Centrar os olhos numa página em branco, para a partir daí elaborar uma narrativa com sentido é, por estes dias, um dos desafios mais exigentes, tal o turbilhão de factos, imagens, anúncios, informações e contra-informações que nos rodeiam. Espanto e perplexidade, preenchem os dias de contenção, contingência, emergência, isolamento a que nos sentimos obrigados por normativos governamentais e por decisão consciente e de elevado sentido cívico. Olhos dentro chegam realidades próximas e distantes, que expressam a fragilidade humana, a incapacidade científica, o desnorteamento político, o horizonte que teima em impedir planificar o futuro próximo. Imaginar o depois de amanhã tornou-se longe, opaco e pouco percetível.

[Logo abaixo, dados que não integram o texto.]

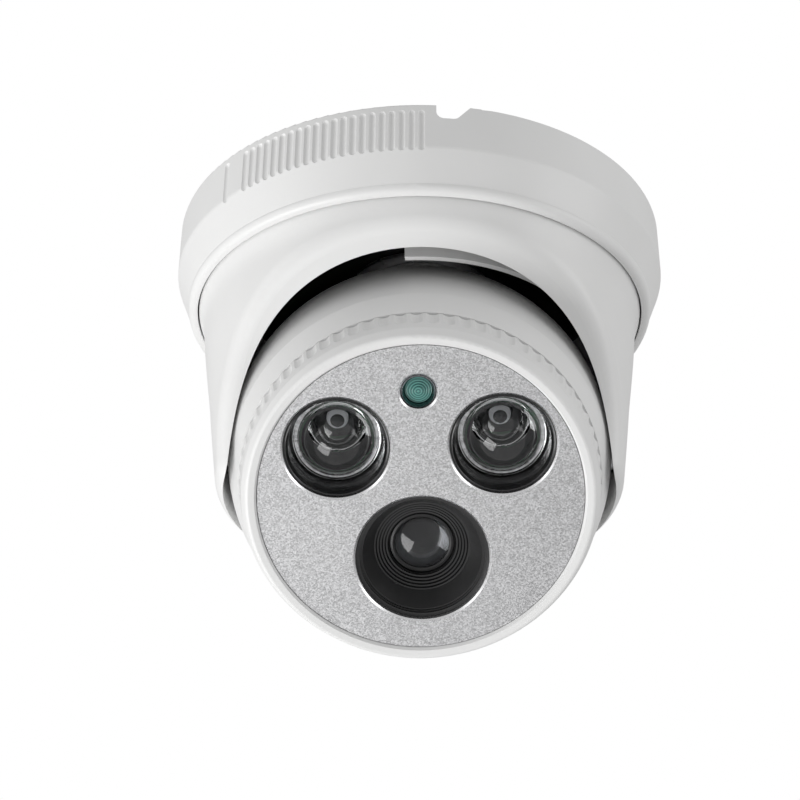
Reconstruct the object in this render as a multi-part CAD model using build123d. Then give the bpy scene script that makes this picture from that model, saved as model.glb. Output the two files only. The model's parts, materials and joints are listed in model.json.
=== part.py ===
from build123d import *

import os
from math import atan2, cos, degrees, radians, sin, sqrt, tan

# Ceiling-mounted turret security camera, in millimetres.
# The origin is the centre of the mounting face, +Z points up into the ceiling and the lens looks
# forward along -Y. Five bodies move on each other: the twist ring round the mounting plate, the
# turret that pans in it, the ball that tilts in the turret, the head that rotates in the ball's
# mouth, and the filter carriage that slides behind the lens.

# Mounting plate and its hub
PLATE_R = 49.6
PLATE_T = 6.0
FOOT_R = 45.5
FOOT_Z = -8.0
HUB_R = 12.92
HUB_BORE_R = 9.6
HUB_END_Z = -13.4
HUB_FLANGE_T = 2.0
HUB_FLANGE_R = 26.0
HUB_SCREW_R = 21.0
HUB_SCREWS = (30, 150, 210, 330)
CLIP_R = 16.0
CLIP_Z = -12.3
CLIP_T = 0.9
STOP_R_IN = 30.0
STOP_R_OUT = 34.0
STOP_WIDTH = 7.0
CABLE_HOLE_R = 9.0
CHANNEL_W = 7.2
CHANNEL_D = 4.4
SCREW_PCD = 80.0
SCREW_HOLE_R = 2.25
LUG_ANGLES = (90, 210, 330)

# Twist ring
RING_R = 55.0
CREASE_R = 55.35
CREASE_Z = -11.4
SHOULDER_R = 52.65
SHOULDER_Z = -18.9
LIP_R = 50.55
LIP_Z = -20.75
RING_BORE_R = 52.4
LEDGE_Z = -12.4
GROOVES = 24
GROOVE_PITCH = 2.2
GROOVE_FIRST = -51.4
GROOVE_R = 0.95
GROOVE_DEPTH = 0.36
GROOVE_TOP_Z = -1.4
GROOVE_END_Z = -12.5
NOTCH_ANGLE = 6.2
NOTCH_D = 3.6
CHANNEL_X = RING_R * sin(radians(NOTCH_ANGLE))

# Turret
DECK_TOP = -10.0
DECK_T = 2.0
DECK_R = 52.0
DECK_SCREW_R = 46.2
SHELL_R = 50.2
SHELL_SEAM_Z = -20.4
SHELL_BORE_R = 43.2
SHELL_END_R = 44.7
SHELL_END_Z = -66.0
MOUTH_Y = -73.8
MOUTH_Z = -89.4
MOUTH_R = 67.9
MOUTH_ROUNDING = 4.6
CHEEK_TIP_R = 5.0
BUSH_R = 4.2
BUSH_OUT = 44.2
PIN_R = 2.5
PIN_PLAY = 0.06
CORNERS = (45, 135, 225, 315)

# Ball, and the head in its mouth. Heights H_ run forward from the ball's centre.
BALL_Z = -56.0
BALL_R = 42.4
BALL_WALL = 2.2
LOOK_DOWN = 51.2
HEAD_ROLL = 2.2
H_TAPER = 9.0
H_SEAM = 15.4
SEAM_R = 39.35
LIP_BORE_R = 37.0
H_BEZEL = 24.6
BEZEL_R = 37.7
H_FACE = 23.75
FACE_T = 1.5
FACE_R = 35.0
SKIRT_R = 36.7
SKIRT_BORE_R = 34.9
H_SKIRT = 8.6
KNURLS = 72
KNURL_R = 2.4
KNURL_DEPTH = 0.3
H_KNURL = 20.2
RETAINER_SCREW_R = 35.8
RETAINER_SCREWS = (30, 150, 270)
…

Por entre o emaranhado de catadupas noticiosas, apelando à sistemática atenção do público, em registos que oscilam entre o profissionalismo exemplar e a mais dramática e descabida prática jornalística, emerge um dos piores mecanismos de sempre: o rumor, o boato, o diz-que-disse, o ouvi-dizer, a estória falsamente construída, a orquestração da realidade, a intoxicação da opinião pública, a viralização do (um certo) fel social.
É neste terreno minado que todos nós, produtores e consumidores de informação, nos movemos, procurando distinguir o trigo do joio, o certo do errado, a verdade da falsidade, o bem e o mal. A tamanha dimensão desta tarefa, convoca saberes, radares, filtros e capacidades interpretativas que obrigam à convocação de novas literacias: vemos, ouvimos e lemos, e não podemos ignorar que a realidade circundante é feita de um cadinho muito especial, no qual se misturam deslumbramentos e, no seu oposto, a mais crítica e rigorosa das capacidades interpretativas.
Ver, ouvir, ler, implicam a presença sistemática de códigos que, a mais requintada tecnologia ousa mascarar. Ver com olhos de ver, ouvir com o mais apurado ouvido, ler da forma mais cética e atenta corresponde à trilogia de mecanismos para do mundo obter a fotografia e o relato mais fiéis. Dessa capacidade interpretativa terá de nascer a informação mais sólida, o relato mais fiel, o público mais esclarecido, a sociedade mais preparada. Contra o CoviDizer terá de haver a expressão de um tsunami que se ergue contra a mais vil das formas de informar, a construção maldosa, orientada para intoxicar e deturpar de forma mesquinha a autenticidade dos factos. Tal vírus coroado, que invisível, lento e calculista contamina sociedades sem fronteiras, às notícias falsas e à turbinada divulgação pelas redes sociais tem de se erguer o mais firme dos planos de contingência, o plano de emergência mais rigoroso. Em nome daquilo que o jornalismo representa – a verdade e nada mais do que a verdade!